■ **WHAT IS BEING ASKED**: Can you reproduce the data beneath, keeping every line exact?

■ **INFORMATION PROVIDED**:
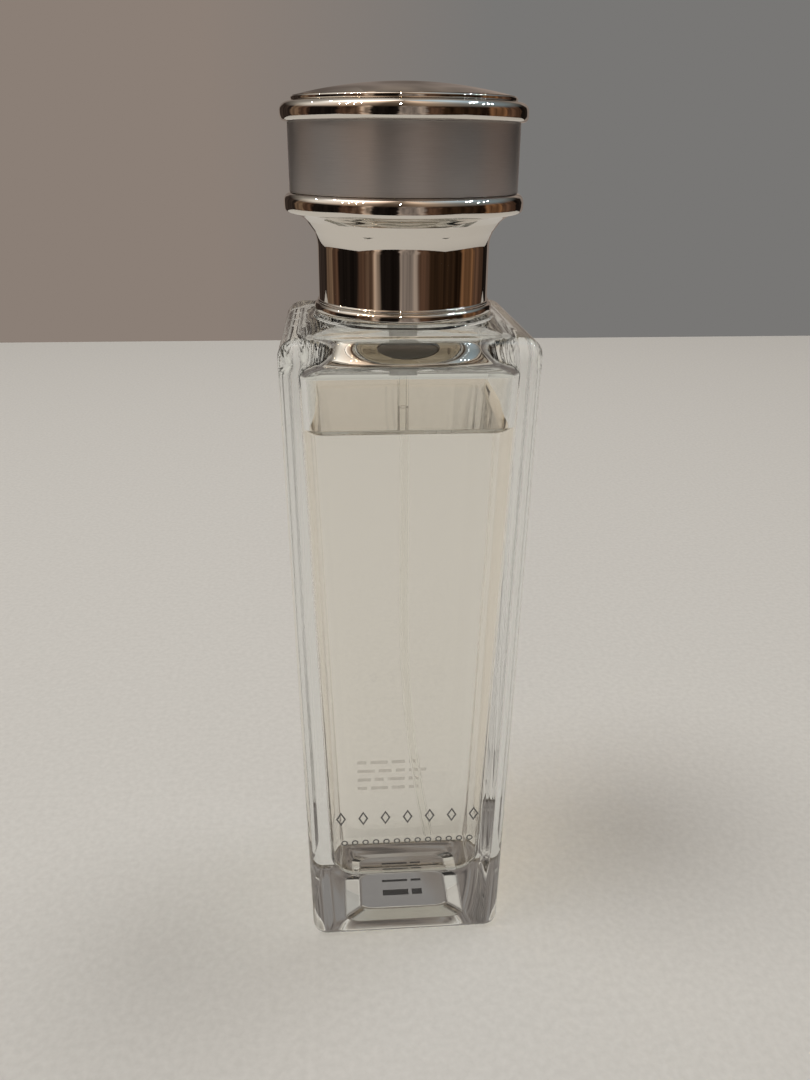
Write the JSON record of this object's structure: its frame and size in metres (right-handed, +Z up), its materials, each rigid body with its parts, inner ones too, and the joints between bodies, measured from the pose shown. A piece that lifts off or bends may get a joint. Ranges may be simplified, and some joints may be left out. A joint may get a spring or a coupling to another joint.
{
  "type": "perfume bottle",
  "caption": "Tall square glass perfume bottle with a crimped spray pump, a turning spray button and a round chrome lift-off cap with a satin band.",
  "frame": {"origin": "middle of the underside, on the surface that the bottle stands on", "axes": "+Z up along the bottle, -Y towards the spray side"},
  "size_m": [0.0324, 0.0324, 0.124],
  "materials": {
    "clear_glass": "clear, thick walled, polished",
    "perfume": "clear pale peach liquid",
    "clear_tube": "translucent natural polyethylene",
    "pump_plastic": "natural white moulded plastic",
    "black_rubber": "smooth",
    "spring_steel": "drawn wire",
    "ferrule_aluminium": "rolled sheet, bright",
    "silver_cover": "bright anodised",
    "cap_chrome": "polished chrome plate, faintly warm",
    "satin_aluminium": "satin, fine turned grain",
    "cap_plastic": "moulded"
  },
  "bodies": {
    "bottle": {"glass_bottle": "clear_glass", "perfume_liquid": "perfume", "dip_tube": "clear_tube", "neck_gasket": "pump_plastic", "pump_housing": "pump_plastic", "stem_seal": "black_rubber", "pump_closure": "pump_plastic", "crimp_ferrule": "ferrule_aluminium", "collar_clip": "cap_plastic", "collar_shell": "silver_cover"},
    "ball": {"check_ball": "spring_steel"},
    "stem": {"pump_stem": "pump_plastic", "pump_piston": "pump_plastic", "return_spring": "spring_steel"},
    "button": {"button_core": "pump_plastic", "spray_insert": "pump_plastic", "button_shell": "silver_cover"},
    "cap": {"cap_skirt": "cap_chrome", "cap_insert": "cap_plastic", "cap_core": "cap_plastic", "satin_band": "satin_aluminium", "cap_rim": "cap_chrome", "cap_disc": "cap_chrome"}
  },
  "joints": [
    {"name": "press", "type": "slide", "parent": "bottle", "child": "stem", "axis": [0, 0, -1], "range_m": [0, 0.0032], "stiffness_N_per_m": 1200, "springref_m": -0.00006, "deforming": ["return_spring"]},
    {"name": "button_turn", "type": "hinge", "parent": "stem", "child": "button", "pos_m": [0, 0, 0.11], "axis": [0, 0, 1], "continuous": true},
    {"name": "ball_lift", "type": "slide", "parent": "bottle", "child": "ball", "axis": [0, 0, 1], "range_m": [0, 0.0005]},
    {"name": "cap_lift", "type": "slide", "parent": "bottle", "child": "cap", "axis": [0, 0, 1], "range_m": [0, 0.035]}
  ]
}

■ **RESULT OF THE TASK**:
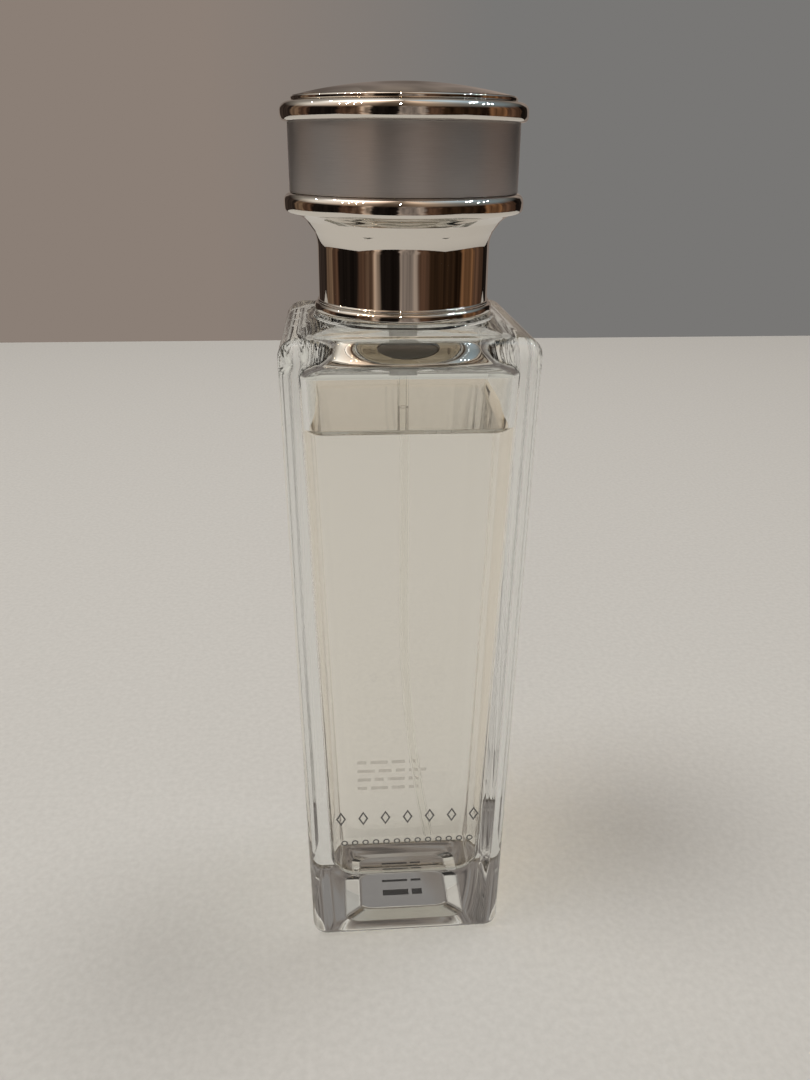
Write the JSON record of this object's structure: its frame and size in metres (right-handed, +Z up), its materials, each rigid body with its parts, inner ones too, and the joints between bodies, measured from the pose shown. A piece that lifts off or bends may get a joint. Ranges may be simplified, and some joints may be left out. A joint may get a spring or a coupling to another joint.
{
  "type": "perfume bottle",
  "caption": "Tall square glass perfume bottle with a crimped spray pump, a turning spray button and a round chrome lift-off cap with a satin band.",
  "frame": {"origin": "middle of the underside, on the surface that the bottle stands on", "axes": "+Z up along the bottle, -Y towards the spray side"},
  "size_m": [0.0324, 0.0324, 0.124],
  "materials": {
    "clear_glass": "clear, thick walled, polished",
    "perfume": "clear pale peach liquid",
    "clear_tube": "translucent natural polyethylene",
    "pump_plastic": "natural white moulded plastic",
    "black_rubber": "smooth",
    "spring_steel": "drawn wire",
    "ferrule_aluminium": "rolled sheet, bright",
    "silver_cover": "bright anodised",
    "cap_chrome": "polished chrome plate, faintly warm",
    "satin_aluminium": "satin, fine turned grain",
    "cap_plastic": "moulded"
  },
  "bodies": {
    "bottle": {"glass_bottle": "clear_glass", "perfume_liquid": "perfume", "dip_tube": "clear_tube", "neck_gasket": "pump_plastic", "pump_housing": "pump_plastic", "stem_seal": "black_rubber", "pump_closure": "pump_plastic", "crimp_ferrule": "ferrule_aluminium", "collar_clip": "cap_plastic", "collar_shell": "silver_cover"},
    "ball": {"check_ball": "spring_steel"},
    "stem": {"pump_stem": "pump_plastic", "pump_piston": "pump_plastic", "return_spring": "spring_steel"},
    "button": {"button_core": "pump_plastic", "spray_insert": "pump_plastic", "button_shell": "silver_cover"},
    "cap": {"cap_skirt": "cap_chrome", "cap_insert": "cap_plastic", "cap_core": "cap_plastic", "satin_band": "satin_aluminium", "cap_rim": "cap_chrome", "cap_disc": "cap_chrome"}
  },
  "joints": [
    {"name": "press", "type": "slide", "parent": "bottle", "child": "stem", "axis": [0, 0, -1], "range_m": [0, 0.0032], "stiffness_N_per_m": 1200, "springref_m": -0.00006, "deforming": ["return_spring"]},
    {"name": "button_turn", "type": "hinge", "parent": "stem", "child": "button", "pos_m": [0, 0, 0.11], "axis": [0, 0, 1], "continuous": true},
    {"name": "ball_lift", "type": "slide", "parent": "bottle", "child": "ball", "axis": [0, 0, 1], "range_m": [0, 0.0005]},
    {"name": "cap_lift", "type": "slide", "parent": "bottle", "child": "cap", "axis": [0, 0, 1], "range_m": [0, 0.035]}
  ]
}